The 41st president isn't thought of as a gay ally, but he was light years ahead of Ronald Reagan or even Donald Trump.

George Herbert Walker Bush, the 41st president of the United States, who served one term from 1989-1993, died Friday at the age of 94, reports the Washington Post.

Bush was preceded in death by his wife, Barbara, who died in April. Bush was also the father of the 43rd president, George W. Bush, as well as of former Florida governor Jeb Bush.

The presidency of Bush, a Republican, is remembered for the 100-hour Iraq war of 1991, which followed Saddam Hussein's invasion of Kuwait. Bush also presided over the end of the Cold War and a painful American recession, the latter of which likely cost him a second term; he lost to Arkansas governor Bill Clinton in 1992.
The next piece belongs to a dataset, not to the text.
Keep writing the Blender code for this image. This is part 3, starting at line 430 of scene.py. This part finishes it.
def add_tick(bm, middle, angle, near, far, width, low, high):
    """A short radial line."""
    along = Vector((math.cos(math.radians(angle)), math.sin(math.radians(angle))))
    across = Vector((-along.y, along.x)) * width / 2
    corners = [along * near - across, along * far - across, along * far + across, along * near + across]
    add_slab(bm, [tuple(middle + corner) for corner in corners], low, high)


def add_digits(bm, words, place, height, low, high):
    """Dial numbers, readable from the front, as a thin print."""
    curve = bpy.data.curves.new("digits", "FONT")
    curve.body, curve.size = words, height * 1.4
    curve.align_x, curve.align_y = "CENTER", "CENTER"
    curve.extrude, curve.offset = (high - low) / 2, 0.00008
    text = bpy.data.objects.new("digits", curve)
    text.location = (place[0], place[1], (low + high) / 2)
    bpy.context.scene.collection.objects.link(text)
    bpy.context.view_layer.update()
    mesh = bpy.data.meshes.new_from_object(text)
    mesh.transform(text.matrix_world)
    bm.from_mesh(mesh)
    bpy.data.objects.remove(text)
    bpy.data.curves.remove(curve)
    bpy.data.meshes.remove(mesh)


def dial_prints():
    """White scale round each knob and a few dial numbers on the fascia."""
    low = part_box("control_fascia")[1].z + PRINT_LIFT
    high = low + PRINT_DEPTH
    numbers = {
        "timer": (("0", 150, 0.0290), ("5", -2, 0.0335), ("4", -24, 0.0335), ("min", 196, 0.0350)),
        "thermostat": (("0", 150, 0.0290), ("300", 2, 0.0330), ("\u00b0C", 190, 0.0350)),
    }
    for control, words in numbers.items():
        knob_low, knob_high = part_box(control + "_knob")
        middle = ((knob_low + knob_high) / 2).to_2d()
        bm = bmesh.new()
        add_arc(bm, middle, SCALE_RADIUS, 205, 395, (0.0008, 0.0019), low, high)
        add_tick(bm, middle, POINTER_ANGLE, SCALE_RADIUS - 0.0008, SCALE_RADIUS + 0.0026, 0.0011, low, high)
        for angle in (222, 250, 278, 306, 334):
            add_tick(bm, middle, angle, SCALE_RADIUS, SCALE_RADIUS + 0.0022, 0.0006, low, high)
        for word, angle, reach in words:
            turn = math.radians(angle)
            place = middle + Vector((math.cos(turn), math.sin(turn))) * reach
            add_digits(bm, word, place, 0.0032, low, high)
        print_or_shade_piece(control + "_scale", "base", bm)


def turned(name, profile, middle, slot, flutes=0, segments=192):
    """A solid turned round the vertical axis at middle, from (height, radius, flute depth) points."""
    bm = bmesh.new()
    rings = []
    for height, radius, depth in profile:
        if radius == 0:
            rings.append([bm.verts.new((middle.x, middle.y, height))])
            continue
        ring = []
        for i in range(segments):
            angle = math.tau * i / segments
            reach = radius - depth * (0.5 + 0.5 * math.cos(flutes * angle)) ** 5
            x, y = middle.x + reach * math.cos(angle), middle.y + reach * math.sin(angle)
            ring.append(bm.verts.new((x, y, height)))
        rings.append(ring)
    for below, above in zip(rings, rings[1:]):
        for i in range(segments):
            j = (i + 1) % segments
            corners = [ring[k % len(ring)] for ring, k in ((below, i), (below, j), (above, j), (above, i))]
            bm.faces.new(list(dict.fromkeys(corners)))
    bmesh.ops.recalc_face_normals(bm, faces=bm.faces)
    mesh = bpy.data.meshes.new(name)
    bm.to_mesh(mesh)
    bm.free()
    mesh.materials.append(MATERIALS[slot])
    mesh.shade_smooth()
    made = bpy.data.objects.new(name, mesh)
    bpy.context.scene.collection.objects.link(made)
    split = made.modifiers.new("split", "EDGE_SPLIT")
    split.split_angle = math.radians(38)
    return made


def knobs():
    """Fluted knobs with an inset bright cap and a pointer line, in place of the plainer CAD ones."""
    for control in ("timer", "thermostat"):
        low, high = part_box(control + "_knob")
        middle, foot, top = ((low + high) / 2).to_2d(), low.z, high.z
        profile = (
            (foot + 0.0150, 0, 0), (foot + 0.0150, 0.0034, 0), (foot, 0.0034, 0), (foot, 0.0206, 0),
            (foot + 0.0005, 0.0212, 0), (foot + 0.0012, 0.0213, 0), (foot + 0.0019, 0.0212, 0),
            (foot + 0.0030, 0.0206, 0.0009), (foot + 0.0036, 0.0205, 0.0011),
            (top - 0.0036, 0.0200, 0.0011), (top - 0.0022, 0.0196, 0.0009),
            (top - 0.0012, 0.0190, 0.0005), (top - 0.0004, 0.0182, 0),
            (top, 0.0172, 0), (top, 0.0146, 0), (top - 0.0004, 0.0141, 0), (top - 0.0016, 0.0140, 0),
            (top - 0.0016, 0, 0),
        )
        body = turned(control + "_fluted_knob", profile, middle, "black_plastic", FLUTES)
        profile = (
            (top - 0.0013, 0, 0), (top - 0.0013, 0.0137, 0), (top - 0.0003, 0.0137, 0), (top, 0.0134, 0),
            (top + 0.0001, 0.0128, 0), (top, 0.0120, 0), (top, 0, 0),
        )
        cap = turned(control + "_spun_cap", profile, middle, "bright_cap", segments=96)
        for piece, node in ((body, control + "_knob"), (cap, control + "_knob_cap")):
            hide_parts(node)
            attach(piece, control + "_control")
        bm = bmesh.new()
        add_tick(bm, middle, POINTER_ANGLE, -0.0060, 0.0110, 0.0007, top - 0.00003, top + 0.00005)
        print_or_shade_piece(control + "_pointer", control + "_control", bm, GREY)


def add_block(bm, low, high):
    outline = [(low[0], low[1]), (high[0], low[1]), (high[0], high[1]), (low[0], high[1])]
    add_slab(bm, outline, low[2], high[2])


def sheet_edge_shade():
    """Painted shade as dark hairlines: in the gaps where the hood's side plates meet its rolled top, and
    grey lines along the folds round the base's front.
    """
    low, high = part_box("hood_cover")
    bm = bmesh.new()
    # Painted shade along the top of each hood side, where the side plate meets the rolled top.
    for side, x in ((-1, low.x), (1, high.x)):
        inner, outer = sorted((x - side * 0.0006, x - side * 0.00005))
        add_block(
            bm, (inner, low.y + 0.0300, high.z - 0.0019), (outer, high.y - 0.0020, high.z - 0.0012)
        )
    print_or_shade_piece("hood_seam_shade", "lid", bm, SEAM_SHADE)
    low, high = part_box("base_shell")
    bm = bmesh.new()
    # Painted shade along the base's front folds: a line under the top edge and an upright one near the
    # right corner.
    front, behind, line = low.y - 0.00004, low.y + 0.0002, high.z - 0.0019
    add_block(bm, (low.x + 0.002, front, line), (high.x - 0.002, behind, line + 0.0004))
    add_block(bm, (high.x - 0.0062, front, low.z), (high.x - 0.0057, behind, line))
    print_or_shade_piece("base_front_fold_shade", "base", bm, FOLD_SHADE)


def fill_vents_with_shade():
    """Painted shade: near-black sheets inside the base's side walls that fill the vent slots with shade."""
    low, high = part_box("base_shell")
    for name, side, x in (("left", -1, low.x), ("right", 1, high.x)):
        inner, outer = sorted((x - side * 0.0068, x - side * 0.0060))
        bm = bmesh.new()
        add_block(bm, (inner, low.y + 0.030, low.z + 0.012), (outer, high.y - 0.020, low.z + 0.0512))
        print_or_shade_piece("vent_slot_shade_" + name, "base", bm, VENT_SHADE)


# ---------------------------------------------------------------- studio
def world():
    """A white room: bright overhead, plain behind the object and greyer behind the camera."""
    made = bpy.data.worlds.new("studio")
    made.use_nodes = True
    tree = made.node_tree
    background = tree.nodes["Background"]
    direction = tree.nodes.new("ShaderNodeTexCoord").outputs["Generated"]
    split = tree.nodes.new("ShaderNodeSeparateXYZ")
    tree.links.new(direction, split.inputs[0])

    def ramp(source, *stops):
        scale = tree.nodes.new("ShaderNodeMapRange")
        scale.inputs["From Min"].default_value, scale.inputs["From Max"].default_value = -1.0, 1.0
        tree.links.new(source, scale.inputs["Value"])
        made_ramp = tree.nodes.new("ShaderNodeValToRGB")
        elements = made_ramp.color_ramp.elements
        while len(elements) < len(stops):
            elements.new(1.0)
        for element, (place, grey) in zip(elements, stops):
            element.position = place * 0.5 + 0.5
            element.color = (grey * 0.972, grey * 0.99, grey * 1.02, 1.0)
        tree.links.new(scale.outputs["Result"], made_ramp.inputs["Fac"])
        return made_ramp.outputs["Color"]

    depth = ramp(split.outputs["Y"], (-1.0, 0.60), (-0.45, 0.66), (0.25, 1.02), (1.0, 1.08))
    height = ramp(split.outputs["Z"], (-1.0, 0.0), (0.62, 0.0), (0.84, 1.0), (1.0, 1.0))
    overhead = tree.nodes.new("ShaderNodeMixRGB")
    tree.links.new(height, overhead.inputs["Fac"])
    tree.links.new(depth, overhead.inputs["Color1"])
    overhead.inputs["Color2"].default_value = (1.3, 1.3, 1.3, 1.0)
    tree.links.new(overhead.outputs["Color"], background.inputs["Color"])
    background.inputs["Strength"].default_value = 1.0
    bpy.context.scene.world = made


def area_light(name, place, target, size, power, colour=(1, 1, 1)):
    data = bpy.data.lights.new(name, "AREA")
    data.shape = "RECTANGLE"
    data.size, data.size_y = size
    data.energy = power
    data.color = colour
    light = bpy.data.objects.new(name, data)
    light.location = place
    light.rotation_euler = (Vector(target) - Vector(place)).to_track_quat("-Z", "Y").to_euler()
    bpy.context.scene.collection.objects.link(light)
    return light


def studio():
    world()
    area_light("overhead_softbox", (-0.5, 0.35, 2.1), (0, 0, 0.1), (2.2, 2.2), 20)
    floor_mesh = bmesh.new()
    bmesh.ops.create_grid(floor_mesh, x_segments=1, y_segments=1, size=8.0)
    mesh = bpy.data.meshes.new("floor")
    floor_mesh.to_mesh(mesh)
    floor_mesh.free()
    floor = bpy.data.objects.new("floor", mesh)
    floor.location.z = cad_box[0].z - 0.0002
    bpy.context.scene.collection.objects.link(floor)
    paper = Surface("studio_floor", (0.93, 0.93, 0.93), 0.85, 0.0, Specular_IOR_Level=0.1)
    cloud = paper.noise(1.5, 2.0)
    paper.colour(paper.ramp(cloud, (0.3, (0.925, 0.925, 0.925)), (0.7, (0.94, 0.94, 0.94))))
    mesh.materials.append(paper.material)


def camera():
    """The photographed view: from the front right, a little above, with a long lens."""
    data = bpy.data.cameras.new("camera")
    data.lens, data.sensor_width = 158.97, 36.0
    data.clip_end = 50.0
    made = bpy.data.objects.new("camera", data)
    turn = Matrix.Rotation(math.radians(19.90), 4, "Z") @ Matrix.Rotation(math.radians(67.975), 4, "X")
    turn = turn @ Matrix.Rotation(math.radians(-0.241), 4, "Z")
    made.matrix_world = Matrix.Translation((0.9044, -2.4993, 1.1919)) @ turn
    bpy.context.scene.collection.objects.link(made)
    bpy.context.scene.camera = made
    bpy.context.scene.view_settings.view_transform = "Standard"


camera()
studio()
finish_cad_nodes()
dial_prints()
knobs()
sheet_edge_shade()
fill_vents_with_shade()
Unlike Ronald Reagan, still regularly chastised for doing little to help the millions who died from AIDS -- many being gay, bi, or transgender -- during his administration, and Clinton, faulted for signing two disastrous antigay bills during his presidency, and W. Bush, who used gays as scapegoats in order to get reelected, and Donald Trump, who reversed numerous LGBTQ advances made under President Barack Obama, H.W. Bush's queer rights legacy is thin.

Bush signed the Hate Crimes Statistics Act in 1990, one of the first LGBTQ-inclusive bills.

"[The Act] required the attorney general to collect data about crimes that exhibit evidence of prejudice based on race, religion, sexual orientation or ethnicity," according to the Southern Poverty Law Center. "This led to the nationwide collection of hate crime dataunder the Uniform Crime Reporting (UCR) program, which has been gathering crime data from state and local law enforcement agencies on a voluntary basis since 1930. The FBI uses the data to produce its annual hate crime report."

Bush also, oversaw the 1990 removal of a ban on "sexual deviation" from 1965's Immigration and Nationality Act, according to American Progress.

As president, Bush put two justices on the court, David Souter and Clarence Thomas; the latter of whom still lords over the high court with a nearly mute conservatism, with rulings that are exclusively anti-LGBTQ.

Thomas was memorably accused of sexual harassment by his co-worker Anita Hill. Bush himself was accused by several women of inappopriate touching, often when the former president was in his older years and confined to a wheelchair.

In 2013, Bush famously served as a witness to the wedding of two women in Maine.

Prior to serving as president, Bush was Reagan's vice president; Bush also served as a congressman serving Texas, the ambassador to the UN, an envoy to China, the chairman of the Republican Party, and director of the CIA.